### Description of the task
Copy out each line of the material below that holds the string "slide".

### Data for this exercise
════════════════

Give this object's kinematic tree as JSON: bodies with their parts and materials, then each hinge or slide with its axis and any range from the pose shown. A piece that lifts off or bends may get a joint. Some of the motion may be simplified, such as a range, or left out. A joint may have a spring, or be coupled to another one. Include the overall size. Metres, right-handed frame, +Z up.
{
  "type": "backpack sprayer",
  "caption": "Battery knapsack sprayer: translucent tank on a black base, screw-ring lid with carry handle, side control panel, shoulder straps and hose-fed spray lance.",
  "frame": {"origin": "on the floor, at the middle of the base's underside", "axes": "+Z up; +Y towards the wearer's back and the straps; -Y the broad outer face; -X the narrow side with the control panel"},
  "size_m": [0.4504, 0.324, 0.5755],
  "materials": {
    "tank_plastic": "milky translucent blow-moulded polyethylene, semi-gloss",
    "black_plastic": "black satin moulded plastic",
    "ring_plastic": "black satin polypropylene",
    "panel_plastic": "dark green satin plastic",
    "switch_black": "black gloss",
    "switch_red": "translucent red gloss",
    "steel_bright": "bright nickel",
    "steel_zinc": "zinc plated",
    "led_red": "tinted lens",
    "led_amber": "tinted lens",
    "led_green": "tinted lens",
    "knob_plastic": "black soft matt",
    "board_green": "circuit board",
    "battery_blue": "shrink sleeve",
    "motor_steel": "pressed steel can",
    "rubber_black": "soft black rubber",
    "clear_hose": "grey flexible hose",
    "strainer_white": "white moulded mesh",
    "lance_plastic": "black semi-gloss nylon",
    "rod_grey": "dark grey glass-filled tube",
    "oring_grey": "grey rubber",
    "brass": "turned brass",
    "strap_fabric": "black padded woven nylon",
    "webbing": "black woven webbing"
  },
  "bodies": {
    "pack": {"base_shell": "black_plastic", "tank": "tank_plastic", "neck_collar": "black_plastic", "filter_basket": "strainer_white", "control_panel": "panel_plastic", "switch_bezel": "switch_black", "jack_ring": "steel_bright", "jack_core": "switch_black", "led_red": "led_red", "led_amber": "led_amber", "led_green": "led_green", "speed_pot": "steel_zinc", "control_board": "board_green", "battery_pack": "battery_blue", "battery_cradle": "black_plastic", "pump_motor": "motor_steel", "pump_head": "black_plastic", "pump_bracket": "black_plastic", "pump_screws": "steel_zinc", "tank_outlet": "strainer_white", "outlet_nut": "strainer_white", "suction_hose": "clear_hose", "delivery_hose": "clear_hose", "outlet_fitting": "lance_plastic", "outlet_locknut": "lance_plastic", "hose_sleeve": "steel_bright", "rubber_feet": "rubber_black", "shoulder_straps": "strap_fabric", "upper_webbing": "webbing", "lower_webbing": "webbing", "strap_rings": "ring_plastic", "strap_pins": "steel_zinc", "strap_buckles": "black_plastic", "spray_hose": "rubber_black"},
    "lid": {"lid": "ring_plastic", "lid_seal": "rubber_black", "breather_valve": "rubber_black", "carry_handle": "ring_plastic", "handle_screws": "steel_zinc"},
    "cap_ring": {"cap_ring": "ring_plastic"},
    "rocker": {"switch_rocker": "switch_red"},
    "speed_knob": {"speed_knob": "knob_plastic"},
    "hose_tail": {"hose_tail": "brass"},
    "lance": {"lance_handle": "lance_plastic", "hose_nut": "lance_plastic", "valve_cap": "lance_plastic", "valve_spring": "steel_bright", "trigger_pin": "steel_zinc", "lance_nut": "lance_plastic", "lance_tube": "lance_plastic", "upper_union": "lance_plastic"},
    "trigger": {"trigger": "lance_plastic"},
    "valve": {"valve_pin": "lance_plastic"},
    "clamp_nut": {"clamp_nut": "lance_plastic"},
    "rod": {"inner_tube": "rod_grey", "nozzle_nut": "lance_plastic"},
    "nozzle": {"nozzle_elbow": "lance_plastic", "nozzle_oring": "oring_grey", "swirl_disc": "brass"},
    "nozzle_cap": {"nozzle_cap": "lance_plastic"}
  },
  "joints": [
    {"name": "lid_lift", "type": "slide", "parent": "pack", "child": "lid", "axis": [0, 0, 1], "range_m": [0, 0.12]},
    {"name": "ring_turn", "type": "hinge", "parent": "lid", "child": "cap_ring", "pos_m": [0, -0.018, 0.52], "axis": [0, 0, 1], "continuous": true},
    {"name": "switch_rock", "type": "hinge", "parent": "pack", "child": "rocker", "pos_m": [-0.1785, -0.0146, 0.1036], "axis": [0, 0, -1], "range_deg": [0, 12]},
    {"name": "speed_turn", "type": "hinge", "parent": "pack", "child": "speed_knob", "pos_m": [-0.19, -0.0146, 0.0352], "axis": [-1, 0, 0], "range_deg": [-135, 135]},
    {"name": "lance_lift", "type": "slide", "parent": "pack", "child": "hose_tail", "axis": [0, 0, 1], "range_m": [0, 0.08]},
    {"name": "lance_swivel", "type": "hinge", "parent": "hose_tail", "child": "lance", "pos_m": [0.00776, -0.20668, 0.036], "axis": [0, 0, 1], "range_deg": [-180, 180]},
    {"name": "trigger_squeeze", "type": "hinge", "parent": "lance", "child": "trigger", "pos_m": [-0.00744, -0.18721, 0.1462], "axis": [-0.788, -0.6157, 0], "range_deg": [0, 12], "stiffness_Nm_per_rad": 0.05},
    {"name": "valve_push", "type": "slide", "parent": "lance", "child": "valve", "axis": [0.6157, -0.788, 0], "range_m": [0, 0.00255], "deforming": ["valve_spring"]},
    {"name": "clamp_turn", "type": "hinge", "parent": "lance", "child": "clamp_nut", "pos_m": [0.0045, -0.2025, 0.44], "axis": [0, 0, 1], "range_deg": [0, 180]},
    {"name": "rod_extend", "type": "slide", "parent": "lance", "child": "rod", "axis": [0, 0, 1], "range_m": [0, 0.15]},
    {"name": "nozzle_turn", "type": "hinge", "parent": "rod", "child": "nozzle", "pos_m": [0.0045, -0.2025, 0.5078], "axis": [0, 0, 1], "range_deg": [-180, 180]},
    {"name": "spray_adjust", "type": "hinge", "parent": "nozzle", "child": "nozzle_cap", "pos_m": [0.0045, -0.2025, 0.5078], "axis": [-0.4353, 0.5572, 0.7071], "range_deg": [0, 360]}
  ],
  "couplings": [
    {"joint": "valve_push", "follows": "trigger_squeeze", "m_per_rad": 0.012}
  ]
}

════════════════

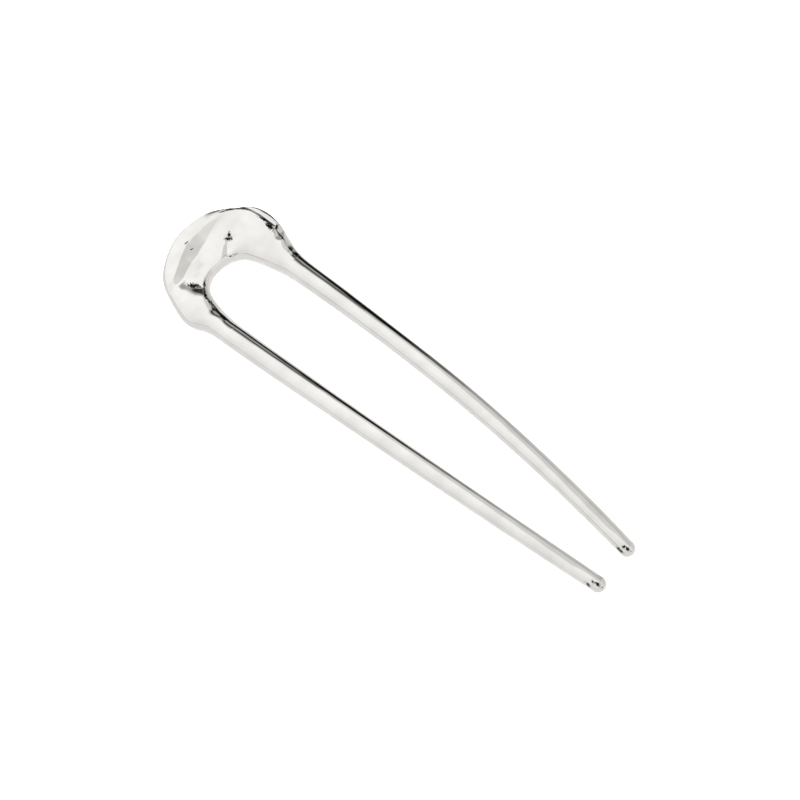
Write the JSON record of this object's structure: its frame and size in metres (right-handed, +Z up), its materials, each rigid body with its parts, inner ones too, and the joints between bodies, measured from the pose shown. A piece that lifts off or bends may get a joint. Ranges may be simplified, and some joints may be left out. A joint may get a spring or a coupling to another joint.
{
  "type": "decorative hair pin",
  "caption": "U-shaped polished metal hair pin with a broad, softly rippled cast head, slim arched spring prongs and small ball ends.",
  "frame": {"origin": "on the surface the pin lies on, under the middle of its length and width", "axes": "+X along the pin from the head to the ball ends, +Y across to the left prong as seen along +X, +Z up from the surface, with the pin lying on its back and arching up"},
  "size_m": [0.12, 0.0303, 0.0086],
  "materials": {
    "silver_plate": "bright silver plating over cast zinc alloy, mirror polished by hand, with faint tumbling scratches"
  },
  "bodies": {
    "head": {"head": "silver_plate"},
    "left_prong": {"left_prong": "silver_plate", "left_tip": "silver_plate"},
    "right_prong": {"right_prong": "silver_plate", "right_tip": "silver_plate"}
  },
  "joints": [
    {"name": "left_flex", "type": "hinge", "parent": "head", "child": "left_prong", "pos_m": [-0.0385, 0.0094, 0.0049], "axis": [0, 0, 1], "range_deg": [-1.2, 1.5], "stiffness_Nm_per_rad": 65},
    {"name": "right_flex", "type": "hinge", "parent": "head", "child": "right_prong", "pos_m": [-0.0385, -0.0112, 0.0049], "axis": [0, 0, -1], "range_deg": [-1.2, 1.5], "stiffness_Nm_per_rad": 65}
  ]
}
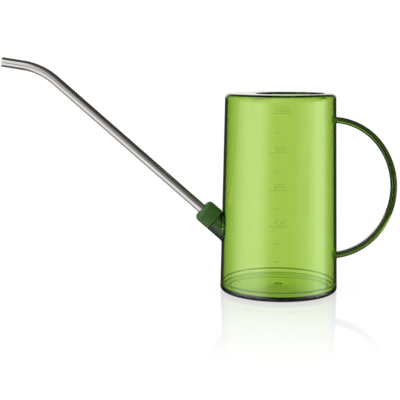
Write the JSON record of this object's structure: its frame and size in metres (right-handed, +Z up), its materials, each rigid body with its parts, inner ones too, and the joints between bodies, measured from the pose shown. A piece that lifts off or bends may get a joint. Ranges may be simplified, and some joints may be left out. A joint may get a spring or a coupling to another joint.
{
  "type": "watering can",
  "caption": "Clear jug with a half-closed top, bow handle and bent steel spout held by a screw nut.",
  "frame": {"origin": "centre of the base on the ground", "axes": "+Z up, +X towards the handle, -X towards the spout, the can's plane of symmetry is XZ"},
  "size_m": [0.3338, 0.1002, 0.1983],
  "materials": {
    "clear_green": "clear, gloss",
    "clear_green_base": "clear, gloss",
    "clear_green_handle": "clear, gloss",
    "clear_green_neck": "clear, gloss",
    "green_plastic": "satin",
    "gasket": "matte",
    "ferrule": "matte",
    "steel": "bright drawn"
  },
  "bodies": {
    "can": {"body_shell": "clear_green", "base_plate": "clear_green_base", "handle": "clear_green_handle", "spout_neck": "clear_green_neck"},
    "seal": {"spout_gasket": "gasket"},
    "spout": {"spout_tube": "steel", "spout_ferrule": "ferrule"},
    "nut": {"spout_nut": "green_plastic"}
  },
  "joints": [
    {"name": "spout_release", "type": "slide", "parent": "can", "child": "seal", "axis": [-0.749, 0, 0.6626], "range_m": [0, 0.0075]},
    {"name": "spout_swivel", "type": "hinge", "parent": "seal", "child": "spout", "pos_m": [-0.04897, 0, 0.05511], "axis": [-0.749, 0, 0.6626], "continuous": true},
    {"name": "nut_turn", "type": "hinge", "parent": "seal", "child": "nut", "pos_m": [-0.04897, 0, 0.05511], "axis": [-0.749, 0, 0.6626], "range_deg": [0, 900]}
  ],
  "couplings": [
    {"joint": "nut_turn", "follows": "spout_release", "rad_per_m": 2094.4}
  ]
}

════════════════

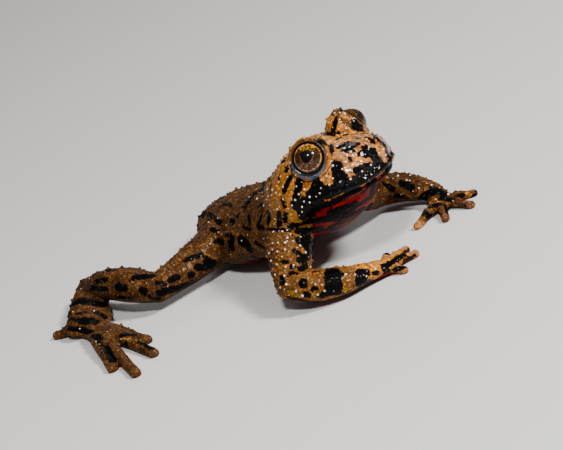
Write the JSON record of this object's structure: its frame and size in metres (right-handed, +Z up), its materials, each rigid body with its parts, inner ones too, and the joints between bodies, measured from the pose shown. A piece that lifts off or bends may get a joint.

════════════════

### Solution
Give this object's kinematic tree as JSON: bodies with their parts and materials, then each hinge or slide with its axis and any range from the pose shown. A piece that lifts off or bends may get a joint. Some of the motion may be simplified, such as a range, or left out. A joint may have a spring, or be coupled to another one. Include the overall size. Metres, right-handed frame, +Z up.
    {"name": "lid_lift", "type": "slide", "parent": "pack", "child": "lid", "axis": [0, 0, 1], "range_m": [0, 0.12]},
    {"name": "lance_lift", "type": "slide", "parent": "pack", "child": "hose_tail", "axis": [0, 0, 1], "range_m": [0, 0.08]},
    {"name": "valve_push", "type": "slide", "parent": "lance", "child": "valve", "axis": [0.6157, -0.788, 0], "range_m": [0, 0.00255], "deforming": ["valve_spring"]},
    {"name": "rod_extend", "type": "slide", "parent": "lance", "child": "rod", "axis": [0, 0, 1], "range_m": [0, 0.15]},
    {"name": "spout_release", "type": "slide", "parent": "can", "child": "seal", "axis": [-0.749, 0, 0.6626], "range_m": [0, 0.0075]},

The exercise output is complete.